The Archaeological Practice, supported by Sunderland City Council, hopes to create a detailed “village atlas” for Penshaw, Shiney Row, Cox Green and Mount Pleasant.

A public launch at Penshaw Community Association this week saw old maps, photographs and archaeological records go on display.

Residents are being encouraged to get involved and submit their own historical documents, which can be scanned and added to the group’s collection, charting from pre-history to the present day.

Project manager Richard Carlton said: “The project aims to involve people in learning about and participating in research about the history of their communities.”

The Newcastle-based Archaeological Practice specialises in carrying out and reporting on historical research for private, corporate and public organisations.

It draws on a wide range of expertise to carry out a full range of work in cultural heritage.

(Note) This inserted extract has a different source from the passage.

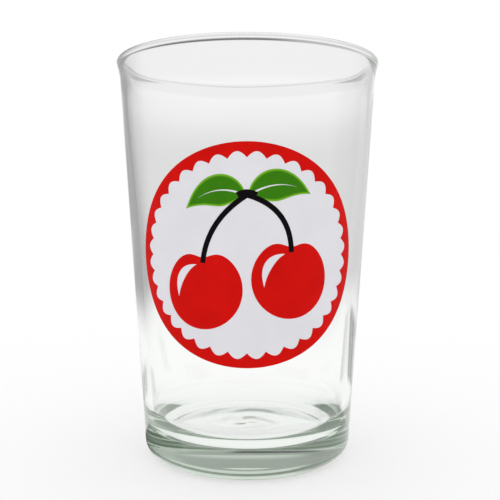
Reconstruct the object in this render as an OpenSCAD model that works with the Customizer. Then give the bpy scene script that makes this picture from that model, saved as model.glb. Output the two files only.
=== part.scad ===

Alan Rushworth, also a project manager, said: “We have worked on projects like this quite a bit in the past. We try to build up a picture of the villages and their immediate surroundings and reconstruct them in maps.

“We want as many people as possible to get involved.

“Most of the maps are held by the county records office, but it is quite possible that people will have old items that we haven’t seen before. They can quite often get hidden away in attics and cupboards.

“We hope this project will help unearth them.”

The group also hopes to organise a range of events, including guided walks and public talks, as part of the six-month project.

“We intend to get out and about across the area for a variety of community events,” added Mr Rushworth.